A shootout between Casey and Tommy's team erupts after the store evacuates, destroying the store. Bryce and Sarah arrive and engage the Fulcrum team in hand-to-hand combat while Casey attempts a breakout with Chuck but is knocked out by Tommy, who takes Chuck captive. Bryce asks Chuck a question in Klingon, and after he responds, Bryce shoots Chuck. Casey then arrives and knocks out Tommy. Sarah discovers Chuck is wearing a bulletproof vest and is alive. Bryce is assigned to go after Fulcrum and offers Sarah a chance to go with him. The episode ends with both Bryce and Chuck calling her, and Sarah unsure of which call to answer.

===Buy More===

Morgan is placed in charge of prepping the store for the Black Friday sale by Big Mike. The Nerd Herd team spends Thanksgiving morning going over crowd control. Morgan teaches them to use the word "pineapple" as a code to trigger an evacuation of the store, which the team begins mocking.

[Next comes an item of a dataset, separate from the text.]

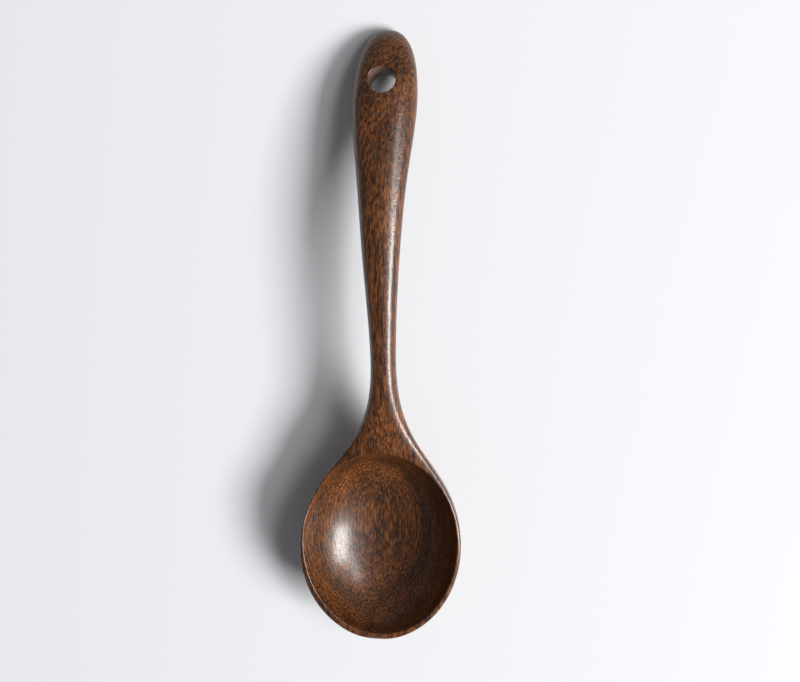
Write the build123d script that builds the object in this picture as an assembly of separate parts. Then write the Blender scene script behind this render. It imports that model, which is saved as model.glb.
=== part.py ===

Morgan brings his new girlfriend, Anna, to Thanksgiving dinner where Anna immediately takes a dislike to Ellie, as Morgan's crush on her is well known. When Morgan begins going into ecstasies over his favorite dish, which Ellie makes as a specialty, Anna gets upset and leaves.

The next morning at the store, Chuck uses the "pineapple" code to trigger an evacuation when he's captured by Tommy. Big Mike panics at seeing the customers leave but is unable to stop them and is swept out of the store. Anna is knocked down by the press of people, and Morgan carries her out, passing her "test". Big Mike is about to fire Morgan when a fireman (part of an NSA cleanup team) tells him there was a gas leak, and Morgan saved everyone's life.

==Production==

"Chuck Versus the Nemesis" answered several questions left by the pilot episode, specifically why Bryce stole the Intersect and sent it to Chuck in the first place. The episode is the beginning of the Fulcrum arc which became the primary focus of Season 2.

Tommy was the show's first antagonist to appear in more than one episode, having first appeared in "Chuck Versus the Imported Hard Salami". This is also the first time Fulcrum was mentioned or described. It also fleshes out more of Bryce's background. While Sarah has referred to her partnership with Bryce in past episodes, it is also the first time that audiences were shown how well they work together, illustrated by the fight scene in the Buy More when they work together to take out Tommy's men. It also marks the first time Bryce was used as a plot device to stagger the development of Chuck and Sarah's personal relationship.

===Flashes===

- Chuck flashes the first time he sees Tommy. This is the first time he learns about Fulcrum.
- When Bryce says the name of Fulcrum's operation to steal the Intersect, Chuck has a flash.

==Reception==

IGN.com gave the episode a 9/10, feeling the episode made good use of the Black Friday subplot, and integrating the main and Buy More storylines. The comedy of the Thanksgiving dinner scene, and Anna's automatic dislike of Ellie was also greatly appreciated. The action in the second half was also well-done.

TVSquad enjoyed the turn from the self-contained stories leading up to "Chuck Versus the Nemesis" to the beginning of the overall arc. As with IGN, TVSquad touted the use of Black Friday.

==References to popular culture==

- Bryce's line to Sarah, "We'll always have Omaha" is a nod to Casablancas famed goodbye line "We'll always have Paris".